▸ **Work instructions**
Read the data and repeat it in full, exactly.

▸ **Data shown**
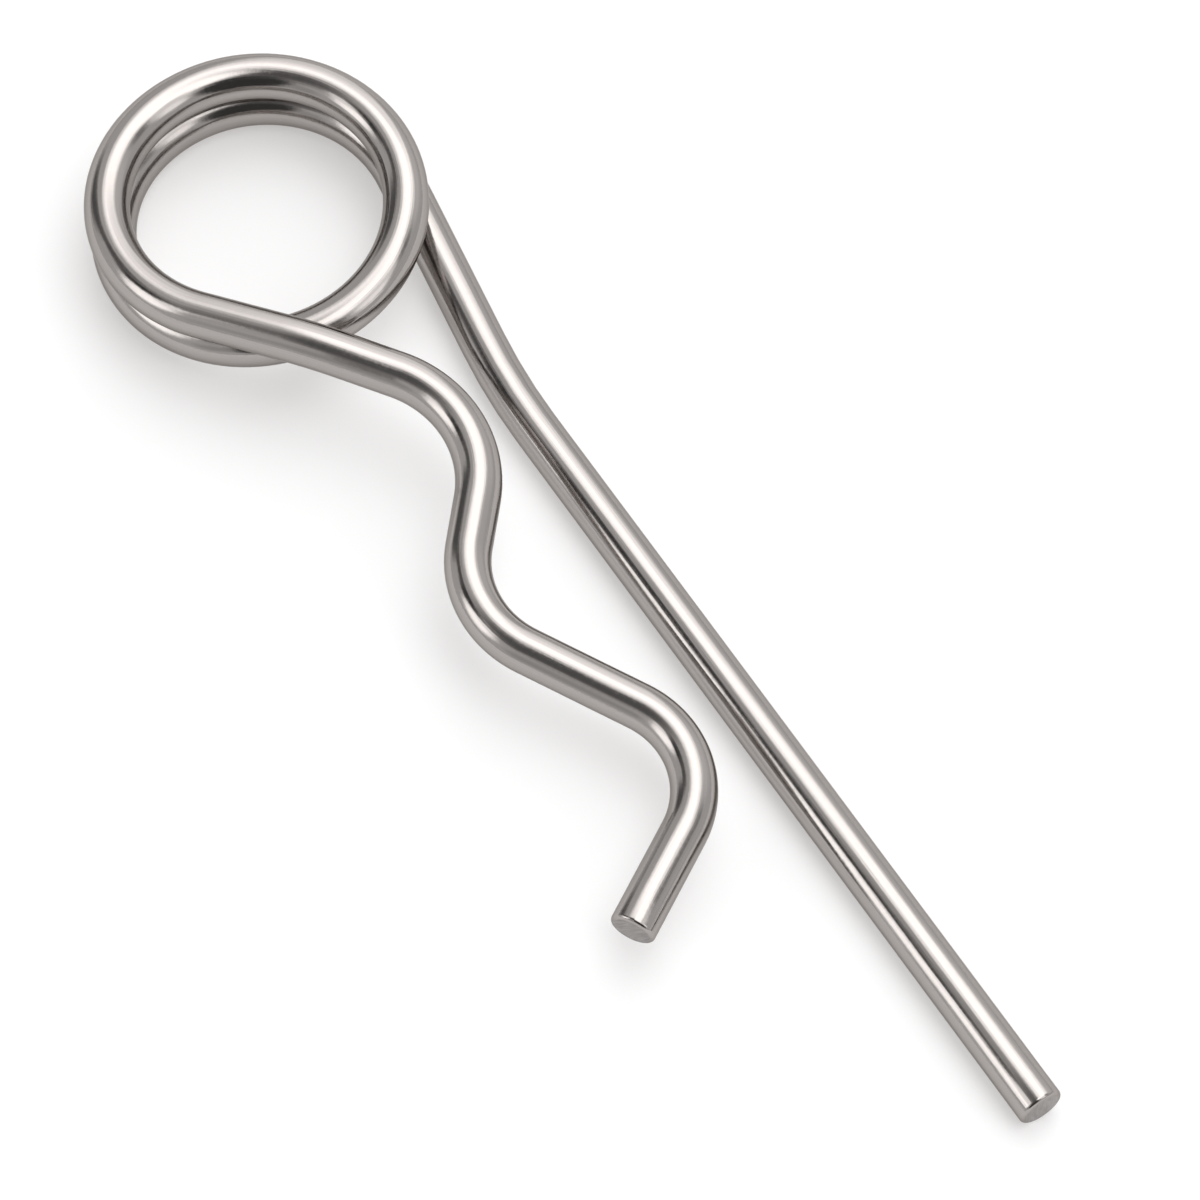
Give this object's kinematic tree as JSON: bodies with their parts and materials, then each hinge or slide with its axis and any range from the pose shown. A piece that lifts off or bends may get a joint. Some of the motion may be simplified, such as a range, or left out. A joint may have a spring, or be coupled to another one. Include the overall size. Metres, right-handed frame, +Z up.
{
  "type": "double loop beta pin",
  "caption": "Spring cotter bent from one round wire: a straight leg for a cross hole, a coil of stacked turns that springs, and a wavy arm that snaps over the shaft.",
  "frame": {"origin": "centre of the bounding box's bottom face, on the floor the pin lies on", "axes": "+X along the straight leg towards its free tip, +Y away from the wavy arm, +Z up from the floor"},
  "size_m": [0.1202, 0.03, 0.0109],
  "materials": {
    "bright_wire": "bright drawn stainless steel spring wire, smooth and shiny with faint lines along the wire; cut ends satin grey"
  },
  "bodies": {
    "root": {"bent_wire": "bright_wire"}
  },
  "joints": []
}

▸ **Result of this exercise**
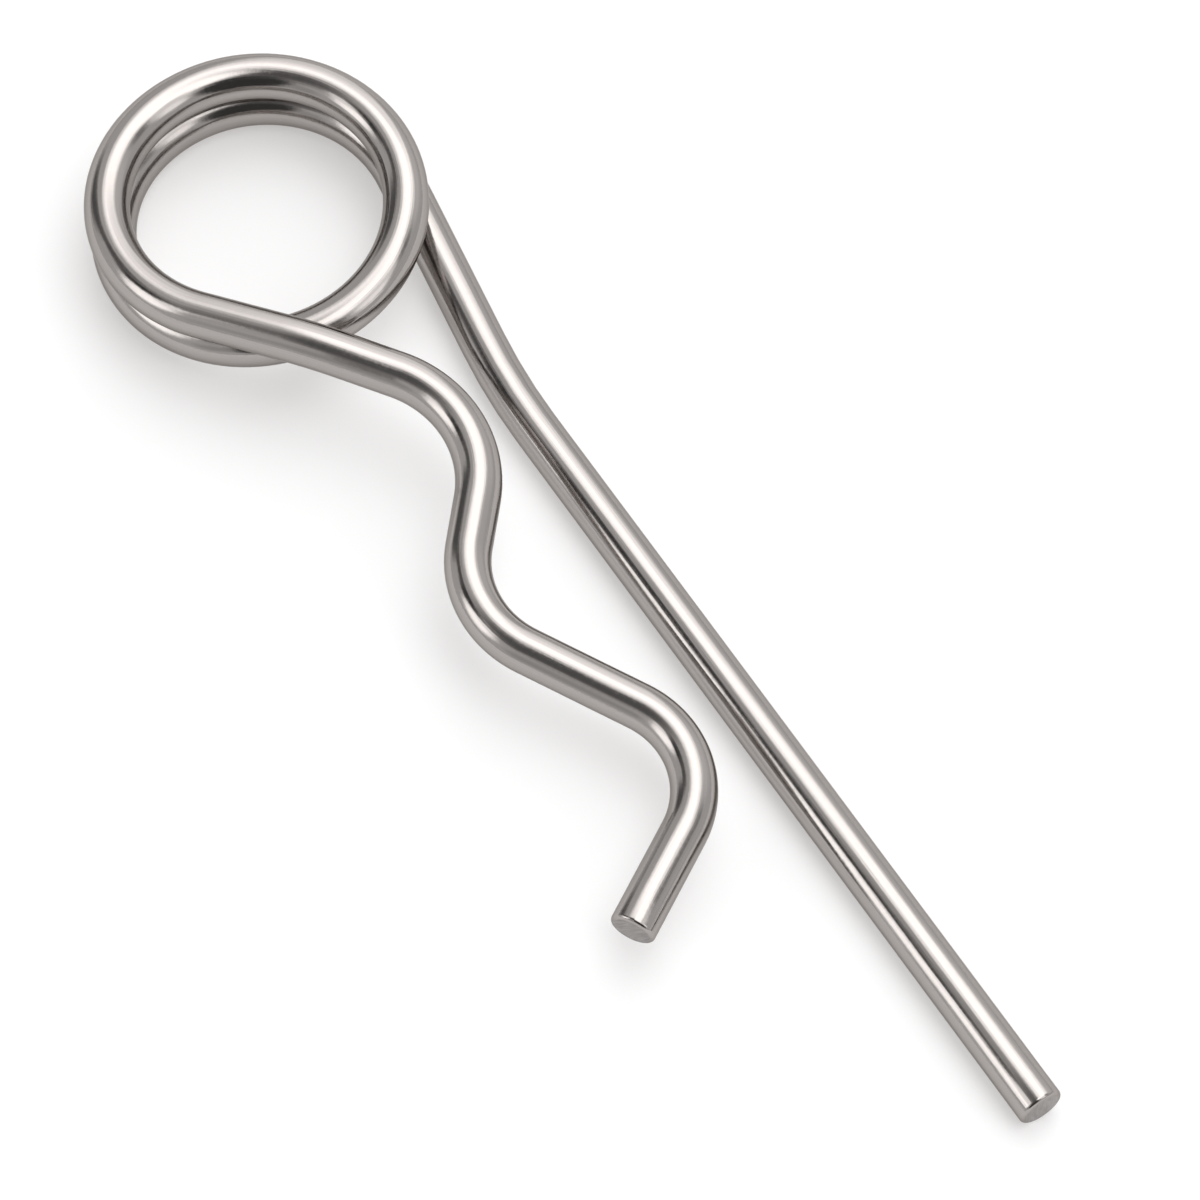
Give this object's kinematic tree as JSON: bodies with their parts and materials, then each hinge or slide with its axis and any range from the pose shown. A piece that lifts off or bends may get a joint. Some of the motion may be simplified, such as a range, or left out. A joint may have a spring, or be coupled to another one. Include the overall size. Metres, right-handed frame, +Z up.
{
  "type": "double loop beta pin",
  "caption": "Spring cotter bent from one round wire: a straight leg for a cross hole, a coil of stacked turns that springs, and a wavy arm that snaps over the shaft.",
  "frame": {"origin": "centre of the bounding box's bottom face, on the floor the pin lies on", "axes": "+X along the straight leg towards its free tip, +Y away from the wavy arm, +Z up from the floor"},
  "size_m": [0.1202, 0.03, 0.0109],
  "materials": {
    "bright_wire": "bright drawn stainless steel spring wire, smooth and shiny with faint lines along the wire; cut ends satin grey"
  },
  "bodies": {
    "root": {"bent_wire": "bright_wire"}
  },
  "joints": []
}